Fabrication of glucose fuel cell using carbon nanowalls as anode electrode

Glucose fuel cell (GFC) is a promising implantable battery because of the abundance of glucose in body tissue and the possibility of stable power generation through the coupling of the glucose oxidation and oxygen reduction reactions. Glucose is oxidized at the surface of catalytic platinum nanoparticles (Pt-NPs) on the anode, and proton is produced. An ionomer layer as proton conducting membrane is held between anode and cathode. Oxygen is reduced to water at the cathode surface composed of nanocarbon. Since the efficiency of GFC depends on the catalytic ability to oxidize glucose at the anode, structure optimization of anode with Pt-NPs is of great importance in realizing high performance of GFC. Here, carbon nanowall (CNW) film was used as a supporting material of Pt-NPs.
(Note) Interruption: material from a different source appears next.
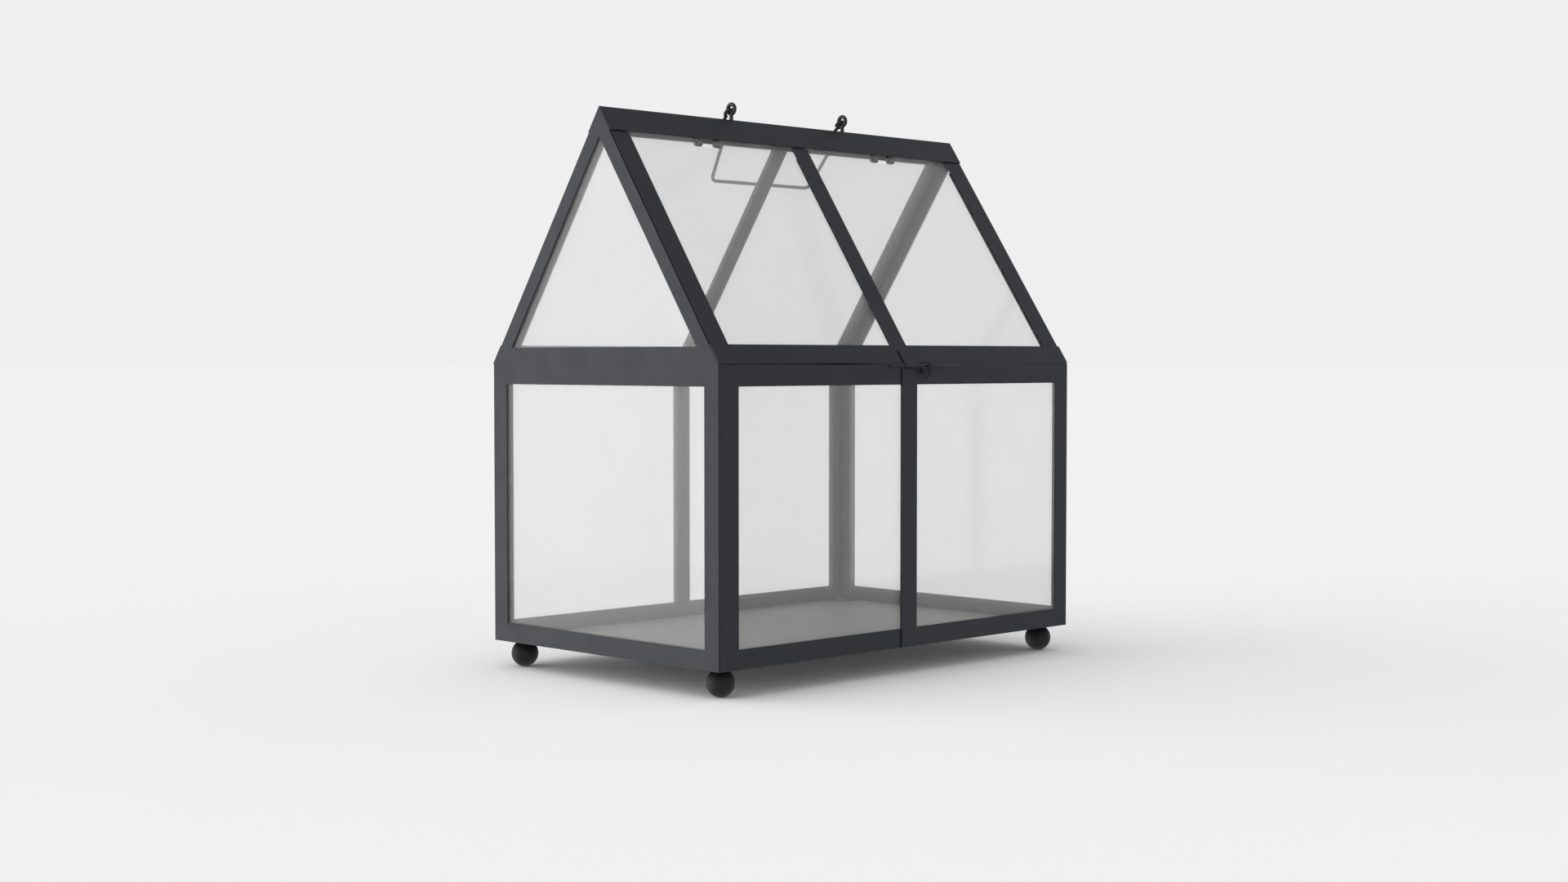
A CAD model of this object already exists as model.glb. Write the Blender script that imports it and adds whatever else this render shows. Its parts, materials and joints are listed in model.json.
import json
import math

import bpy
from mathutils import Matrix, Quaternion, Vector


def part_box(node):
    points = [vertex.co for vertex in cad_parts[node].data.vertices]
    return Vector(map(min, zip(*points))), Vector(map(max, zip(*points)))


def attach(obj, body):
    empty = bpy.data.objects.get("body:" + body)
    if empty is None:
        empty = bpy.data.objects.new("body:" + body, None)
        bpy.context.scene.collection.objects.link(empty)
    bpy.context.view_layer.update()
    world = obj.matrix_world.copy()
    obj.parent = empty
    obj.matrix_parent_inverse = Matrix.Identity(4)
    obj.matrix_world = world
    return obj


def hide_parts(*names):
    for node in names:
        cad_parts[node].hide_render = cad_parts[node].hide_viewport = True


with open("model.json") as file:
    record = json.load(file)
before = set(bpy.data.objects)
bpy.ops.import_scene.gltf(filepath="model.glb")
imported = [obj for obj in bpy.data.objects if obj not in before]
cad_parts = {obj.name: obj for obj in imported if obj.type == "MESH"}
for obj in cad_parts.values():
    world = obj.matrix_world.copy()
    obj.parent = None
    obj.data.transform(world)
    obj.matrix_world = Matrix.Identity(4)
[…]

CNWs are vertically standing few-layer graphenes to form a self-supported network of wall structures with large surface area. CNW film was grown on SiO2 substrate by inductively coupled plasma enhanced chemical vapor deposition employing CH4/H2/Ar mixture. The CNW surface was decorated with Pt-NPs by the reduction of chloroplatinic acid to form anode electrode. Anode area (Pt-NP/CNWs) was coated with ionomer to form proton exchange membrane. Then the entire area was covered with cathode comprising carbon black embedded in ionomer. The prototype of GFC was immersed in phosphate buffered saline containing 10 mM glucose, and electrochemical measurement was conducted.